### SET EXERCISE
Every line below that mentions the word "code" should be copied out.

### SUPPLIED DATA
----------

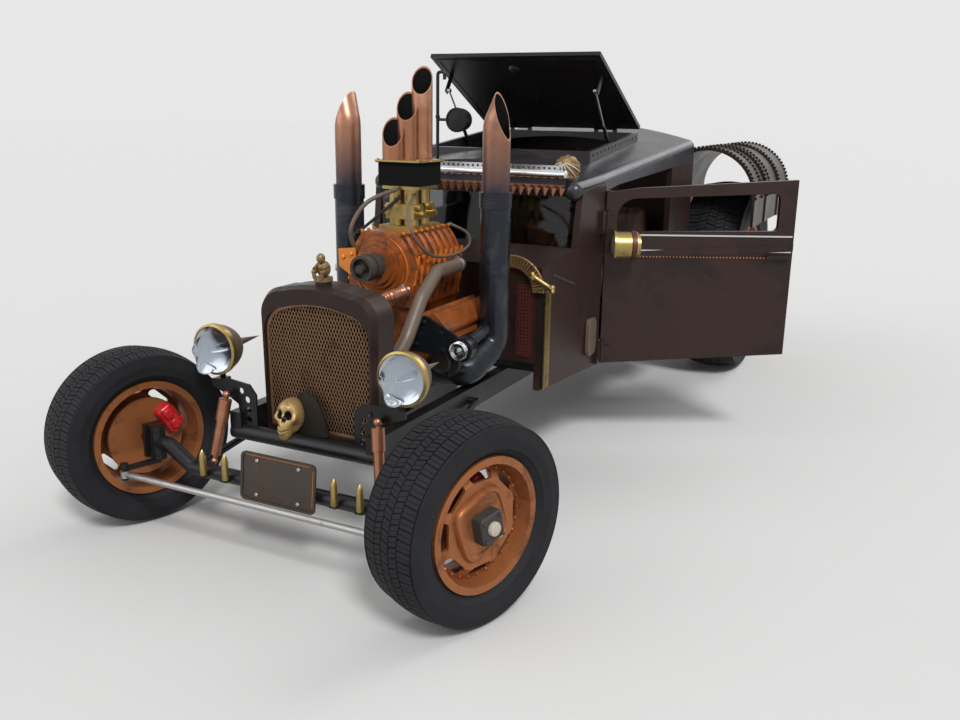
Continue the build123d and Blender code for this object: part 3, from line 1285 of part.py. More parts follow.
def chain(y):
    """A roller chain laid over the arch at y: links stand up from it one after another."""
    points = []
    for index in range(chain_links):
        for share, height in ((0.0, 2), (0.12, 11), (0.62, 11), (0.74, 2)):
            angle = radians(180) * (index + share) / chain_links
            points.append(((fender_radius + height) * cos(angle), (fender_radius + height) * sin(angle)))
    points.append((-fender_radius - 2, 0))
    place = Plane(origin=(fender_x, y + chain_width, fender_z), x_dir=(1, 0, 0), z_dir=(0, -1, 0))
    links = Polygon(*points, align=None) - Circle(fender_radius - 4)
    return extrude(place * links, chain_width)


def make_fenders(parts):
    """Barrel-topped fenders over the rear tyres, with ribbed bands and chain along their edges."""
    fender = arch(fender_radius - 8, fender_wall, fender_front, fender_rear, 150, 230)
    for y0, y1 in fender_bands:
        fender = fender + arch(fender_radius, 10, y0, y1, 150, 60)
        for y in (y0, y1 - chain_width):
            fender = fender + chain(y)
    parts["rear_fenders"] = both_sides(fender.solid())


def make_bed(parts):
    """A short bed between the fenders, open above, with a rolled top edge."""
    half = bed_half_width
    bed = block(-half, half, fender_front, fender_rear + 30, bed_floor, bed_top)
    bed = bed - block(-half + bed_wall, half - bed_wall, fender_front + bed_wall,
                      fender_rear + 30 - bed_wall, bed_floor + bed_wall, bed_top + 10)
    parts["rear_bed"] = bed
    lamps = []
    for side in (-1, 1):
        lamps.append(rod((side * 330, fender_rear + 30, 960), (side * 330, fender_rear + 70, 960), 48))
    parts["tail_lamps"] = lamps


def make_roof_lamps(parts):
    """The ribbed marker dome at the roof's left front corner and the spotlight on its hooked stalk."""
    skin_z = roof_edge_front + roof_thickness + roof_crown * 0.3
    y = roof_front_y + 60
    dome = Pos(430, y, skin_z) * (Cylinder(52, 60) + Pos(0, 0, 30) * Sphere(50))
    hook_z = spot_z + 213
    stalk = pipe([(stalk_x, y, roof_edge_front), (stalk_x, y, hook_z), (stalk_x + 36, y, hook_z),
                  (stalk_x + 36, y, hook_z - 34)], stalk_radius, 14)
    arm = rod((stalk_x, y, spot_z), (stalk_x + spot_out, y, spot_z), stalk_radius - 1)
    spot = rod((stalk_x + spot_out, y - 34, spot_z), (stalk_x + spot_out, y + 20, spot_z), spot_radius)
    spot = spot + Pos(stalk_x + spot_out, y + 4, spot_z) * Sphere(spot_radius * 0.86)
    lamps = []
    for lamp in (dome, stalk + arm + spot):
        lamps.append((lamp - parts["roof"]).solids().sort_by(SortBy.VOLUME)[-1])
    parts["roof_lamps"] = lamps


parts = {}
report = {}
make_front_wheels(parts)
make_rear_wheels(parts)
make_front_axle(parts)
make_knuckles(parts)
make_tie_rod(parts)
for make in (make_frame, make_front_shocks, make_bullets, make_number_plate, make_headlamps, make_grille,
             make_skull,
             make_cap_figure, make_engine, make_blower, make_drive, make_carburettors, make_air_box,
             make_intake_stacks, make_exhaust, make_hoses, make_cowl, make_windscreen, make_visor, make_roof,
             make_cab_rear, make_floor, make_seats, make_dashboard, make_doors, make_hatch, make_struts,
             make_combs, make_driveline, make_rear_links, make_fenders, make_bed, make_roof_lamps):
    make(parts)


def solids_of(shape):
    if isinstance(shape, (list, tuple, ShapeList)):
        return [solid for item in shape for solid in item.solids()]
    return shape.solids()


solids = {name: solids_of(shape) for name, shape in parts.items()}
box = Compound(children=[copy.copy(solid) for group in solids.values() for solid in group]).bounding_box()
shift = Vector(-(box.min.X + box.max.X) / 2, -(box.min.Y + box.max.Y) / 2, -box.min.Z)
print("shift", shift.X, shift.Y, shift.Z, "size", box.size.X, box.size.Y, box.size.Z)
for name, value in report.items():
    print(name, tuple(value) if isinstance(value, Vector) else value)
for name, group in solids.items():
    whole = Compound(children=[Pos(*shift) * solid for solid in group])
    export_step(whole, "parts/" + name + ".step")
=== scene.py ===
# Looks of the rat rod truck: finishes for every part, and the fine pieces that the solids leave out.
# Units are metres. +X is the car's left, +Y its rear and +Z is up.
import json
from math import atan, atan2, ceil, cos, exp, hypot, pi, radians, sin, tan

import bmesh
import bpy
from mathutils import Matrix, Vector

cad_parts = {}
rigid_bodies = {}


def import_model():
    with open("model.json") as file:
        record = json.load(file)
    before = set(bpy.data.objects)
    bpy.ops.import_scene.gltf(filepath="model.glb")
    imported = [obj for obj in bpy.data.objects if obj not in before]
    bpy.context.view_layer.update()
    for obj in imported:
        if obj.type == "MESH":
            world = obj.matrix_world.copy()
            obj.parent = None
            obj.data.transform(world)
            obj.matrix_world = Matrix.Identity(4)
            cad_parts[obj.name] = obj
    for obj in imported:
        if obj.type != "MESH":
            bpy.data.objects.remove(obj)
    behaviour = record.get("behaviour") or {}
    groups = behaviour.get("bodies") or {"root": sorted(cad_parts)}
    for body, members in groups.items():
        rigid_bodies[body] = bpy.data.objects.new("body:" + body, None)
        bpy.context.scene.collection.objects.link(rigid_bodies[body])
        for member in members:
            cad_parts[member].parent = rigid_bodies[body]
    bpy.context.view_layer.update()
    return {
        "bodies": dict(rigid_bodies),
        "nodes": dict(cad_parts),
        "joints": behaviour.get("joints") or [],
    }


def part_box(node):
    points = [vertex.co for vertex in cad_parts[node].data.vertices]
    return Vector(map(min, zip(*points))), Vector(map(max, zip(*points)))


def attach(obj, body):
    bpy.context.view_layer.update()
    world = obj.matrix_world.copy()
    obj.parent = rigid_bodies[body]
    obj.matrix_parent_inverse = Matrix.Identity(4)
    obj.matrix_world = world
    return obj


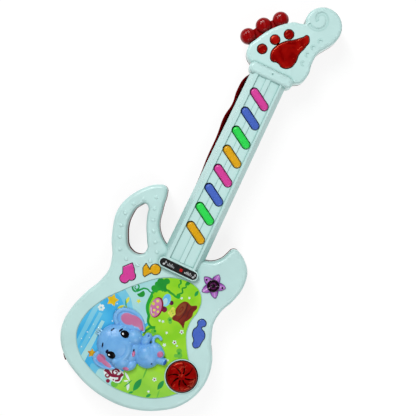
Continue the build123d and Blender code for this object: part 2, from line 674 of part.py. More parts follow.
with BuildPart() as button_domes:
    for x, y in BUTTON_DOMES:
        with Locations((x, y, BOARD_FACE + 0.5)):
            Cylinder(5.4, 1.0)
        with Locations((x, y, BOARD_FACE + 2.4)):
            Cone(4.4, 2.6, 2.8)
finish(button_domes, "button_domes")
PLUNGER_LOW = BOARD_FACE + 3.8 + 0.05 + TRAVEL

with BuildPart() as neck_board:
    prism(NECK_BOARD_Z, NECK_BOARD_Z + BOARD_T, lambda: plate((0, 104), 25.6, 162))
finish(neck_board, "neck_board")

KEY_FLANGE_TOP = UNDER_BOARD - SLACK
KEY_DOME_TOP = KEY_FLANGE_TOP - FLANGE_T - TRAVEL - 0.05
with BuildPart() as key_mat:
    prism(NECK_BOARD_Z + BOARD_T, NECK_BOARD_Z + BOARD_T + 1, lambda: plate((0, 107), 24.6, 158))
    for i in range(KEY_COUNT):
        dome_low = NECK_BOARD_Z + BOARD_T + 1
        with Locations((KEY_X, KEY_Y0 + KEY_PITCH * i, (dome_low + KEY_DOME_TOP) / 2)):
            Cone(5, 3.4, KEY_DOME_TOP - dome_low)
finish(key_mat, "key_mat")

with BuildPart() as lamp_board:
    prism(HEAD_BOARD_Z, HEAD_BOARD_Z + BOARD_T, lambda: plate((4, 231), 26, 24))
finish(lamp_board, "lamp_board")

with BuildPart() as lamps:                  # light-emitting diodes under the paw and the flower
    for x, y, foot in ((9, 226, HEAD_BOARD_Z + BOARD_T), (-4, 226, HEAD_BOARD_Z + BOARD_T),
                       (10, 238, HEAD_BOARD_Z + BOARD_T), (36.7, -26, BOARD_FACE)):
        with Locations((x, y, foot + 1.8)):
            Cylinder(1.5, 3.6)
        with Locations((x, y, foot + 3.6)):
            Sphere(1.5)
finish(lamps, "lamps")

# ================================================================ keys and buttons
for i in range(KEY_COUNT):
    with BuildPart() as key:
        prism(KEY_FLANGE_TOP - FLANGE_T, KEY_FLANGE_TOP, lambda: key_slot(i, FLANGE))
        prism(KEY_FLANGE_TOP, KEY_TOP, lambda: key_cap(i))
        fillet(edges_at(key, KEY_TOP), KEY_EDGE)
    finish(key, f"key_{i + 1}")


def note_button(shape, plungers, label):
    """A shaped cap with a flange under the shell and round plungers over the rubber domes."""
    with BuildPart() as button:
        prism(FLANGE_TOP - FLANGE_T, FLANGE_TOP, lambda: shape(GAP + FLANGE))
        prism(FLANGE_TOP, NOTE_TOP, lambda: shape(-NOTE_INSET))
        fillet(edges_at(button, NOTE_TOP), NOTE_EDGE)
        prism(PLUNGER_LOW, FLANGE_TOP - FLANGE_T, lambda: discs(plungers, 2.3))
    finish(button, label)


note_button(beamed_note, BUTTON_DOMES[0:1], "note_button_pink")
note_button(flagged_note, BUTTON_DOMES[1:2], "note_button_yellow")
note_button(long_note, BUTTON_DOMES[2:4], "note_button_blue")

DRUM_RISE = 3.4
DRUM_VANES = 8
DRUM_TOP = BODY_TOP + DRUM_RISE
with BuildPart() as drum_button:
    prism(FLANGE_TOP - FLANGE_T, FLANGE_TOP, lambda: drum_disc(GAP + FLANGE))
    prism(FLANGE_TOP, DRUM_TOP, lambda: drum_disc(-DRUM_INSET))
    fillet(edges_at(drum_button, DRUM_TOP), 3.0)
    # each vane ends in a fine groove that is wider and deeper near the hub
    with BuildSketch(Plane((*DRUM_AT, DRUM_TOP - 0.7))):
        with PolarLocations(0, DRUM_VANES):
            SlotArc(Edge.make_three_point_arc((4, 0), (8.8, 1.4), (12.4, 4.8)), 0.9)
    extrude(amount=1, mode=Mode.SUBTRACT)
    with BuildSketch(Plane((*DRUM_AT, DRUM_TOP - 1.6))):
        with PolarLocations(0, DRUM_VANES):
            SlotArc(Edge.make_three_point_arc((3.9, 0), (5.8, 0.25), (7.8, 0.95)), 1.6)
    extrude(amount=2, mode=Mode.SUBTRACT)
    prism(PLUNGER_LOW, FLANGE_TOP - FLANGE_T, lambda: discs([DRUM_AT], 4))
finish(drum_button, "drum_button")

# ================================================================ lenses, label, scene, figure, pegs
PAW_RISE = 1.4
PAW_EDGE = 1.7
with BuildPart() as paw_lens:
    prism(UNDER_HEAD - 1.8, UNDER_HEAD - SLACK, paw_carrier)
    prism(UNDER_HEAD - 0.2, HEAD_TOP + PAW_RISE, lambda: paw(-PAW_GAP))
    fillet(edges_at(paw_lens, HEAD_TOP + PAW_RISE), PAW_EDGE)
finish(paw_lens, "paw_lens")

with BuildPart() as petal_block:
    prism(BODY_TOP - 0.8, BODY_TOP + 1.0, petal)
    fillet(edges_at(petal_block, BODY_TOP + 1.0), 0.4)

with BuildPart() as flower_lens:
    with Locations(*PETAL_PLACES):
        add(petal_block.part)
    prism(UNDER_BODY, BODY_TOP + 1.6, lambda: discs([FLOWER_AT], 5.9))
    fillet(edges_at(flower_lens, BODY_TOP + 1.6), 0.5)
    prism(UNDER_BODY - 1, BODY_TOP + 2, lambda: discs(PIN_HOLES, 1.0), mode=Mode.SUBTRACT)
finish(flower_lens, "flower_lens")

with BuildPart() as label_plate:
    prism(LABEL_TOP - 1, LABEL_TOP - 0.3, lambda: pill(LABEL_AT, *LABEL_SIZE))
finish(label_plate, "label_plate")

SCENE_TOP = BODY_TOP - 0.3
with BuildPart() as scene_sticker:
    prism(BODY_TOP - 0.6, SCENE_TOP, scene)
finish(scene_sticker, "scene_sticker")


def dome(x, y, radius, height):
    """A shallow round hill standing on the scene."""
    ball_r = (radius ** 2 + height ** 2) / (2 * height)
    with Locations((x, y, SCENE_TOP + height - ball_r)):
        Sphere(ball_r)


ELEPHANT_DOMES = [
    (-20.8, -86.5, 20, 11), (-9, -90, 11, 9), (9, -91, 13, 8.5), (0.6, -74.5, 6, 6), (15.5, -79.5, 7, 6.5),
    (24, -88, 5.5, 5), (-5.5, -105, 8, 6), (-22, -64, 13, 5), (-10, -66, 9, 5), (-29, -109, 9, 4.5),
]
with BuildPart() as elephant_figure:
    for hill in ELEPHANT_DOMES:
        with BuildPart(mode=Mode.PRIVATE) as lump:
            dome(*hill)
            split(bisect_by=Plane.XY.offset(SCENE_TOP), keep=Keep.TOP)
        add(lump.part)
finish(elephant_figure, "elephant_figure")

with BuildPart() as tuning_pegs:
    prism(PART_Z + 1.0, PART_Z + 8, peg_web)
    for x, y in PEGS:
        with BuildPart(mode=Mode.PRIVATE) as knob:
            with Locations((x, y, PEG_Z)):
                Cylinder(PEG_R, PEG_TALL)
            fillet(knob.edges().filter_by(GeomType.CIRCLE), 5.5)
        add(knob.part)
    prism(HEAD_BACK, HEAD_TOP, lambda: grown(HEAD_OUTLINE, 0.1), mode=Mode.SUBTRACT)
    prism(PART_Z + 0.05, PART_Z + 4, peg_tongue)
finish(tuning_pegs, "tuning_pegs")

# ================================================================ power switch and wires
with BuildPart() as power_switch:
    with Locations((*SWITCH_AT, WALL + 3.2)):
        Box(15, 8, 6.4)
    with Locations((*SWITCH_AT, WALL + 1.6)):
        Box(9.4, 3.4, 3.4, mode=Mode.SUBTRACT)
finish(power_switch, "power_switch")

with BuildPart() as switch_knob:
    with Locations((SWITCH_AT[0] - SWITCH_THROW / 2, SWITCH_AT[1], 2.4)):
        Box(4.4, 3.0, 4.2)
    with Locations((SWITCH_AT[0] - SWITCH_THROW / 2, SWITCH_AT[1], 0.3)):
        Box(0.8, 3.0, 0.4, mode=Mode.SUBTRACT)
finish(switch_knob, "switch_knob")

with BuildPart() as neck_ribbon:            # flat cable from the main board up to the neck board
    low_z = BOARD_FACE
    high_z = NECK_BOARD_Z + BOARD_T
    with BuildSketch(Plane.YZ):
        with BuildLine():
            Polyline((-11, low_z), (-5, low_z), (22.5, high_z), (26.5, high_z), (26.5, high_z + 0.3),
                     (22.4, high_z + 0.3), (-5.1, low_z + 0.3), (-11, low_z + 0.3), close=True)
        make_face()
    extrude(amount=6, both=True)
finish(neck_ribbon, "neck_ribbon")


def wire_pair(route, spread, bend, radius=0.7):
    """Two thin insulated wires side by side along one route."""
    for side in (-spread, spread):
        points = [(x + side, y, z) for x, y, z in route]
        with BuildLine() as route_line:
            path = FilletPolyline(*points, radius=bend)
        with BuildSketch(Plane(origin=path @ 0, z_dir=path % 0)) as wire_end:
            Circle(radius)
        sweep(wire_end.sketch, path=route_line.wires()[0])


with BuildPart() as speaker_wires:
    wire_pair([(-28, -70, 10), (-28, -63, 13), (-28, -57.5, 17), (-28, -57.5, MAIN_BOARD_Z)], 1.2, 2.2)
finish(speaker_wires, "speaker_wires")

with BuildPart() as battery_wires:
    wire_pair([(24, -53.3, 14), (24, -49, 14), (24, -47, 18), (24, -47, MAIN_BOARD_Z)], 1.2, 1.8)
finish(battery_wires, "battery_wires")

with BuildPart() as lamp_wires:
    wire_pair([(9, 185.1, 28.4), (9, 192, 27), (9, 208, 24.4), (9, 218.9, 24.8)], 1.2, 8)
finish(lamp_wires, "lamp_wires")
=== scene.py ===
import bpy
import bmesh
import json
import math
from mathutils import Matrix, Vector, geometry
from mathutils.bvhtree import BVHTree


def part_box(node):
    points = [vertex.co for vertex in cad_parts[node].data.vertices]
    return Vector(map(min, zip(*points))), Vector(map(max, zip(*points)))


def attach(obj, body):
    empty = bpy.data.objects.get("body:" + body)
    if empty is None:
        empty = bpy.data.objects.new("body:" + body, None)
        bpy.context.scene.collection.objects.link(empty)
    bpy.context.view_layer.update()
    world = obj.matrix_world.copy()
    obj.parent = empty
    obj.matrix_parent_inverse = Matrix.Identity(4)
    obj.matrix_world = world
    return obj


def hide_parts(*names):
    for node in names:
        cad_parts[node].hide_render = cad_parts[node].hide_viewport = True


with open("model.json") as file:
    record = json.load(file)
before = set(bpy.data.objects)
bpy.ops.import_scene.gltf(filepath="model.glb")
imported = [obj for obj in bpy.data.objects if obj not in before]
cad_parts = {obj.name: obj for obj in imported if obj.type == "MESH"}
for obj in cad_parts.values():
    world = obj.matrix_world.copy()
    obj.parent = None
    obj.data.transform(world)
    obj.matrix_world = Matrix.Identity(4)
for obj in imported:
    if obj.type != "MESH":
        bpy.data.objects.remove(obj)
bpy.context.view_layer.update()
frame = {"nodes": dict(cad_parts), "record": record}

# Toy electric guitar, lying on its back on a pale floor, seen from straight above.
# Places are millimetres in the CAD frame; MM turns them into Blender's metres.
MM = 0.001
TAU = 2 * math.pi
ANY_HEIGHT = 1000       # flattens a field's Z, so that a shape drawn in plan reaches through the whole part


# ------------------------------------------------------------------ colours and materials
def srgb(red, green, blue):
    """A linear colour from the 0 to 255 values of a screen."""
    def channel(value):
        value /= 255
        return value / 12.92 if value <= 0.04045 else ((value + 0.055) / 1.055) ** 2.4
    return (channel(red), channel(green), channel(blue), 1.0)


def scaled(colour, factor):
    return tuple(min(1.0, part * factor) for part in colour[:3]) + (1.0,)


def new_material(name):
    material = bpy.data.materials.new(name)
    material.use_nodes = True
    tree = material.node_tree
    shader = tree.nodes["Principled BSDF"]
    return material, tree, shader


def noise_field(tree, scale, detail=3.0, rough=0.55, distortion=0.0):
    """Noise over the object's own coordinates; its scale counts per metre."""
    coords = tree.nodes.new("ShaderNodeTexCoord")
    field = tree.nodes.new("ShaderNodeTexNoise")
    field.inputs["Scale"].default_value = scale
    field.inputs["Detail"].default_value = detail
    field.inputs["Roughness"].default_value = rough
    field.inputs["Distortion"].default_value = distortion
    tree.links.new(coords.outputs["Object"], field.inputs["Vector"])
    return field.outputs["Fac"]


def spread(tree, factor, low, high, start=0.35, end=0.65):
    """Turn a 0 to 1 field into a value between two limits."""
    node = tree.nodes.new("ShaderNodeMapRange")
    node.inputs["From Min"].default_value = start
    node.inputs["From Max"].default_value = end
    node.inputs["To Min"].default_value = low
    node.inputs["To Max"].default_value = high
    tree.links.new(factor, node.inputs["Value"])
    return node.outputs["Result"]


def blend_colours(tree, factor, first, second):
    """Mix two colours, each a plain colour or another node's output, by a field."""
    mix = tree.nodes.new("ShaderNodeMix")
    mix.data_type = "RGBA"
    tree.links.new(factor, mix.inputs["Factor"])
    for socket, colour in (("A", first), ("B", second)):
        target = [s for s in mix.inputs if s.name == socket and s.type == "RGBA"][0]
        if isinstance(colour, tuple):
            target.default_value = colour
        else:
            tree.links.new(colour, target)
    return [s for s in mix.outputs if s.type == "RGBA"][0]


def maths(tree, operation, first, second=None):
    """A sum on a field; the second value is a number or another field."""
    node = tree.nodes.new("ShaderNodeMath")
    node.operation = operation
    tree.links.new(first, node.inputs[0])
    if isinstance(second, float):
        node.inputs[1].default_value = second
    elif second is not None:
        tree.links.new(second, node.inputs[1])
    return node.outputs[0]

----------

### SOLUTION TO THIS TASK
Continue the build123d and Blender code for this object: part 3, from line 1285 of part.py. More parts follow.
Continue the build123d and Blender code for this object: part 2, from line 674 of part.py. More parts follow.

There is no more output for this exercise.